--- START ---

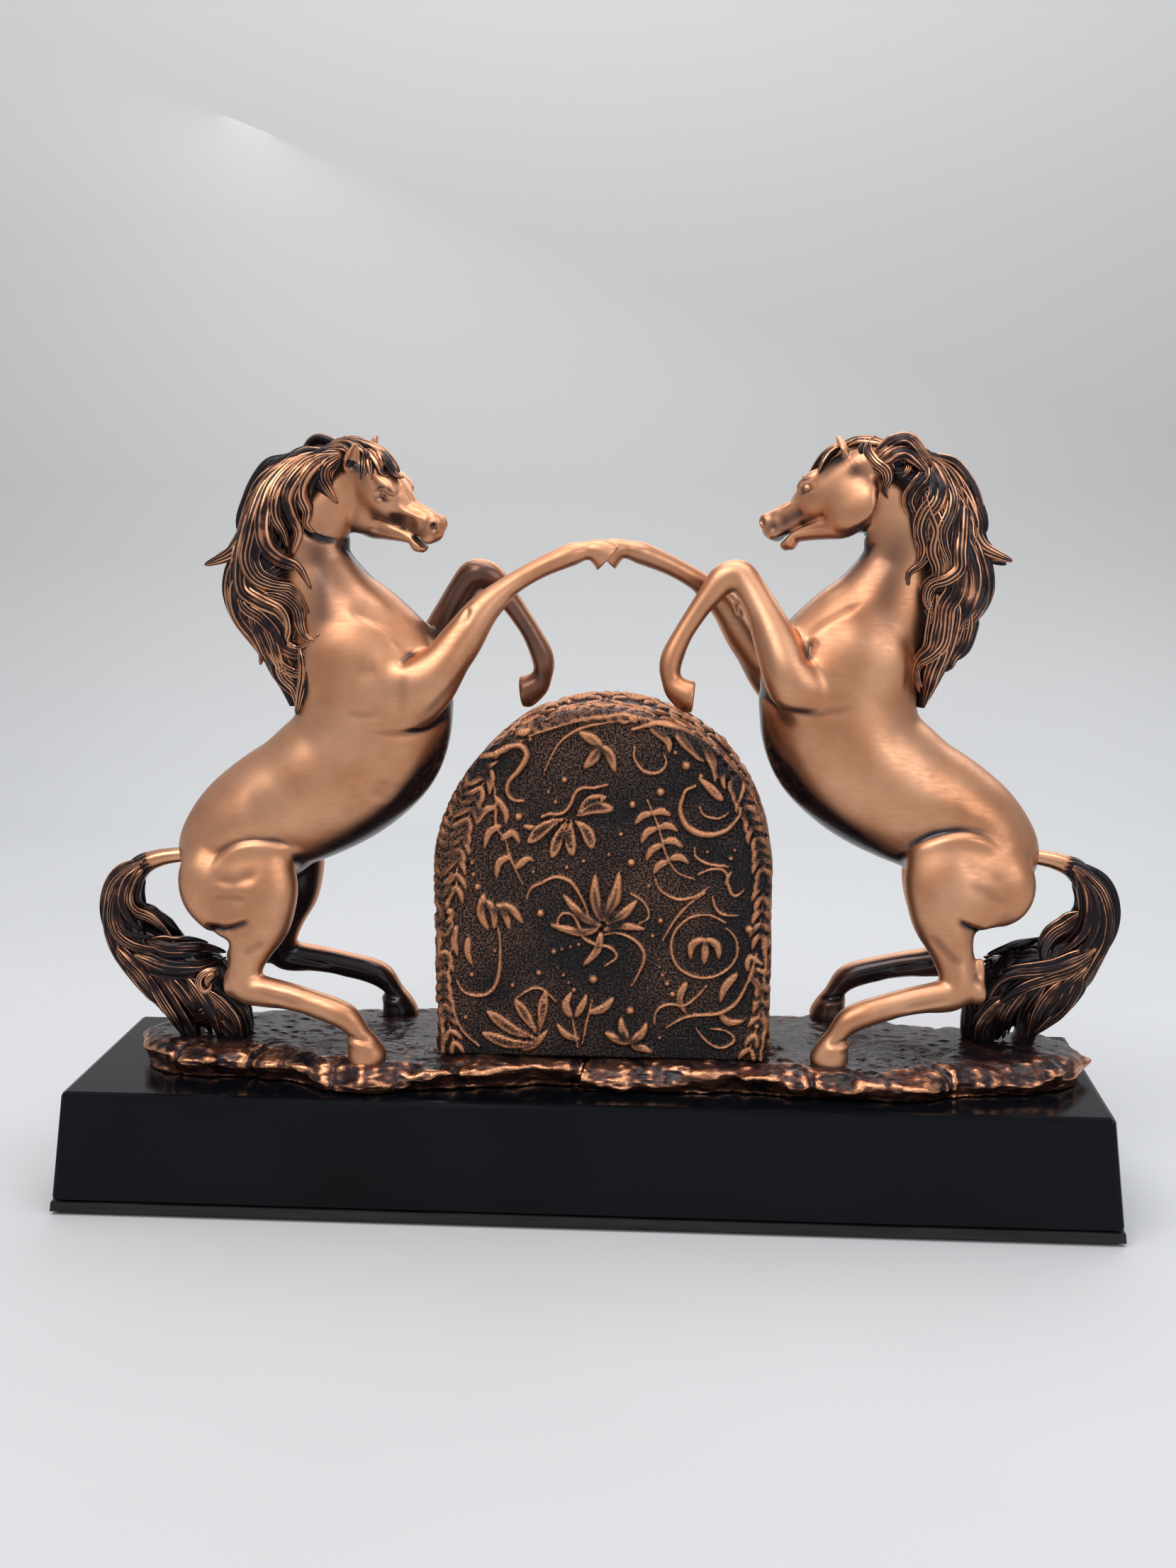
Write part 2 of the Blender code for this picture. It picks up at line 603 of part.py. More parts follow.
def horse_pieces(parent):
    """The left horse's castings and pins, with each mesh settled, ready to be shared."""
    legs = {
        "hind_leg_right": (HIND_LEG, True),
        "hind_leg_left": (left_hind_leg(), True),
        "foreleg_extended": (EXTENDED_FORELEG, True),
        "foreleg_bent": (BENT_FORELEG, True),
    }
    body = mesh_object("body", loft(TORSO, BODY_SEGMENTS), "bronze", parent)
    combine(body, mesh_object("head", head_loft(HEAD, 16), parent=parent), "UNION")
    for side in (-1, 1):
        combine(body, mesh_object(f"ear{side}", ear(side), parent=parent), "UNION")
    settle(body)
    around = [mesh_object("grown_torso", loft(TORSO, BODY_SEGMENTS, SOCKET_GAP), parent=parent)]
    around.append(mesh_object("grown_head", head_loft(HEAD, 16, SOCKET_GAP), parent=parent))
    around += [mesh_object(f"grown_ear{s}", ear(s, SOCKET_GAP), parent=parent) for s in (-1, 1)]

    mane = mesh_object("mane", loft(MANE, 14), "patina", parent)
    forelock = mesh_object("forelock", head_loft(FORELOCK, 10), "patina", parent)
    for cutter in around:
        combine(mane, cutter)
        combine(forelock, cutter)
    combine(forelock, mesh_object("grown_mane", loft(MANE, 14, SOCKET_GAP), parent=parent))

    tail = mesh_object("tail", loft(TAIL, 14), "patina", parent)
    floor = block((-300, -60, BELOW_GROUND), (0, 60, GROUND_TOP + GAP))
    combine(tail, mesh_object("tail_floor", floor, parent=parent))

    cutters = [mesh_object("grown_tail", loft(TAIL, 14, SOCKET_GAP), parent=parent)]
    made = {"body": body, "mane": mane, "forelock": forelock, "tail": tail}
    for name, (stations, flat) in legs.items():
        made[name] = mesh_object(name, loft(stations, LEG_SEGMENTS, 0.0, flat), "bronze", parent)
        grown = loft(stations, LEG_SEGMENTS, SOCKET_GAP, flat)
        cutters.append(mesh_object(f"grown_{name}", grown, parent=parent))
    for cutter in cutters:
        combine(body, cutter)
    for name, start, end, radius, pierced in pins():
        made[name] = mesh_object(name, rod(start, end, radius, 10), "steel", parent)
        axis = (Vector(end) - Vector(start)).normalized() * GAP
        bore = rod(Vector(start) - axis, Vector(end) + axis, radius + GAP, 10)
        bore = mesh_object(f"{name}_bore", bore, parent=parent)
        for other in pierced:
            combine(made[other], bore)
    for name in made:
        settle(made[name])
    return made


def hoof_places():
    return {"right": HIND_LEG[-1][:2], "left": left_hind_leg()[-1][:2]}


def pins():
    """Name, start, end, radius and the pieces that each hidden steel pin enters."""
    hip = HIND_LEG[1]
    shoulder = EXTENDED_FORELEG[1]
    tail = TAIL[0]
    found = [
        (
            "hip_rod",
            (hip[0] + LEFT_HIND_FORWARD / 2.0, hip[1], hip[2]),
            (hip[0] + LEFT_HIND_FORWARD / 2.0, 2.0 * MID_Y - hip[1], hip[2]),
            2.0,
            ("body", "hind_leg_right", "hind_leg_left"),
        ),
        (
            "shoulder_rod",
            (shoulder[0], shoulder[1], shoulder[2]),
            (shoulder[0], BENT_FORELEG[1][1], shoulder[2]),
            2.0,
            ("body", "foreleg_extended", "foreleg_bent"),
        ),
        (
            "tail_pin",
            (tail[0] + TAIL_PIN_REACH, tail[1], tail[2]),
            (tail[0] - TAIL_PIN_REACH, tail[1], tail[2]),
            1.1,
            ("body", "tail"),
        ),
    ]
    for side, (x, y) in hoof_places().items():
        low, high = GROUND_TOP - STUD_LENGTH / 2.0, GROUND_TOP + STUD_LENGTH / 2.0
        name = f"hoof_stud_{side}"
        found.append((name, (x, y, low), (x, y, high), STUD_RADIUS, (f"hind_leg_{side}",)))
    return found


def main():
    clear_scene()
    group = empty("group", GROUP_CENTRE)
    turned_group = empty("turned_group", GROUP_CENTRE, math.pi)
    plinth(group)
    casing = arch(group)
    for side, axes in (("left", group), ("right", turned_group)):
        slab = ground(f"ground_{side}", axes)
        for i, place in enumerate(GROUND_SCREW_PLACES, 1):
            bore = pan_screw(f"ground_{side}_{i}", place, GROUND_SCREW_LENGTH, axes)
            combine(slab, bore)
        for stud, (x, y) in hoof_places().items():
            low = GROUND_TOP - STUD_LENGTH / 2.0 - GAP
            bore = rod((x, y, low), (x, y, GROUND_TOP + 5.0), STUD_RADIUS + GAP, 10)
            combine(slab, mesh_object(f"stud_bore_{side}_{stud}", bore, parent=axes))
        bore = pan_screw(f"arch_{side}", (-ARCH_BOSS[0], 0.0), ARCH_SCREW_LENGTH, axes)
        combine(slab, bore)
        combine(casing, bore)
    pieces = horse_pieces(group)
    for name, piece in pieces.items():
        piece.name = f"left_{name}"
        copy = bpy.data.objects.new(f"right_{name}", piece.data)
        bpy.context.scene.collection.objects.link(copy)
        copy.parent = turned_group


main()
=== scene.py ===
"""Looks of the statue: two rearing horses either side of a carved block, on a black plinth."""

import math

import bpy
import numpy as np
import openvdb
from mathutils import Matrix, Vector


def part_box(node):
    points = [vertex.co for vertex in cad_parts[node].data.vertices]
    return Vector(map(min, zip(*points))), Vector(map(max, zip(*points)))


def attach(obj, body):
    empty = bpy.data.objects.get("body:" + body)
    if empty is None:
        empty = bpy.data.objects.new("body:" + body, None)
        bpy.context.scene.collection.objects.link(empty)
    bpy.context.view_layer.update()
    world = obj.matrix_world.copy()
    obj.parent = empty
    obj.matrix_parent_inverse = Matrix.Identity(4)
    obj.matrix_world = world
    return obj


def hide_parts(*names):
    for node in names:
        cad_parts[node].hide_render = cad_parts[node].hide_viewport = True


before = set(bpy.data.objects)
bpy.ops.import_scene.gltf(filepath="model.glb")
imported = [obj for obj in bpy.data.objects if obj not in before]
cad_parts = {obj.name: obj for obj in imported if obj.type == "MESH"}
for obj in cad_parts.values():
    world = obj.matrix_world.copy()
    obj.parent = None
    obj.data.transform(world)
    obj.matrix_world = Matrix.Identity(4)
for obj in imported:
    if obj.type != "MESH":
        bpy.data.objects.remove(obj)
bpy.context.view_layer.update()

MM = 0.001
GROUP_X, GROUP_Y = 8.4, -1.4
MID_Y = -7.0
FAR = 40.0
SMALL = 1e-6
SIDE_SOFTNESS = 3.0
FOLD_EDGE = 0.55
RIGHT, LEFT, BOTH = -1, 1, 0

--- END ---

* **What you have to do**
Give again, word for word, the lines starting at the line that has "bpy.context.scene.collection.objects.link(copy)" and ending at the line that has "before = set(bpy.data.objects)", with both of those lines included and nothing else.

* **Solution to the exercise**
        bpy.context.scene.collection.objects.link(copy)
        copy.parent = turned_group


main()
=== scene.py ===
"""Looks of the statue: two rearing horses either side of a carved block, on a black plinth."""

import math

import bpy
import numpy as np
import openvdb
from mathutils import Matrix, Vector


def part_box(node):
    points = [vertex.co for vertex in cad_parts[node].data.vertices]
    return Vector(map(min, zip(*points))), Vector(map(max, zip(*points)))


def attach(obj, body):
    empty = bpy.data.objects.get("body:" + body)
    if empty is None:
        empty = bpy.data.objects.new("body:" + body, None)
        bpy.context.scene.collection.objects.link(empty)
    bpy.context.view_layer.update()
    world = obj.matrix_world.copy()
    obj.parent = empty
    obj.matrix_parent_inverse = Matrix.Identity(4)
    obj.matrix_world = world
    return obj


def hide_parts(*names):
    for node in names:
        cad_parts[node].hide_render = cad_parts[node].hide_viewport = True


before = set(bpy.data.objects)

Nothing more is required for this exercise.